The Aussie dollar has come under pressure today coinciding with general weakness across local and Asian equities. Broad-based Euro weakness has contributed to natural weakness across risk currencies with the Aussie, CAD and Kiwi taking another leg down. The Aussie's slipped through last week's lows of 96.2 US cents in the last hour resulting in a swift drop to around 96 US cents with stops squeezed below key support levels - subsequently forging new 2011 lows. Once again we're entering a week where Europe is the key focus and the greenback is looking like the currency of least resistance.

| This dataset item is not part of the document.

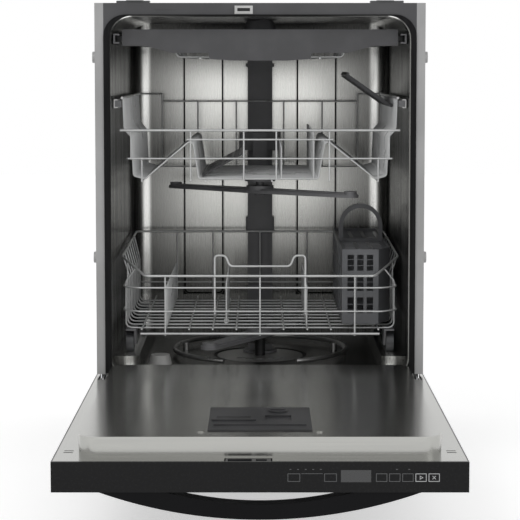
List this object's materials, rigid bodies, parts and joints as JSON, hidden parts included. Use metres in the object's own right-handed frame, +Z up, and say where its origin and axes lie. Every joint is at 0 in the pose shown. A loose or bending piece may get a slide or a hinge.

Only days after German Parliament approved broadening the buying power of the European Financial Stability Fund, Finance Minister Wolfgang Schaeuble has ruled out adding to the size of the EFSF which currently stands at 440 billion euro. This represents a major set-up back for investors with many speculating the fund would be increased to over 1 Trillion-Euros.  Compounding negativity from the Euro region has been the confirmation Greece will fall short of deficit reduction targets. European finance ministers will begin a two-day meeting Monday with Greece no doubt the primary topic of conversation and their eligibility to receive their next bailout installment to the tune of 8 billion-euros.

Central banks will command the spotlight this week with the RBA, BoE, BoJ and the ECB due to meet on interest rates. Over the US, all eyes will be on Fed Chief Ben Bernanke's Testimony before the Joint Economic committee, with PMI Manufacturing data and the monthly game of roulette that is non-farm payrolls also on the docket. At the time of writing the Aussie dollar is buying 96 US cents.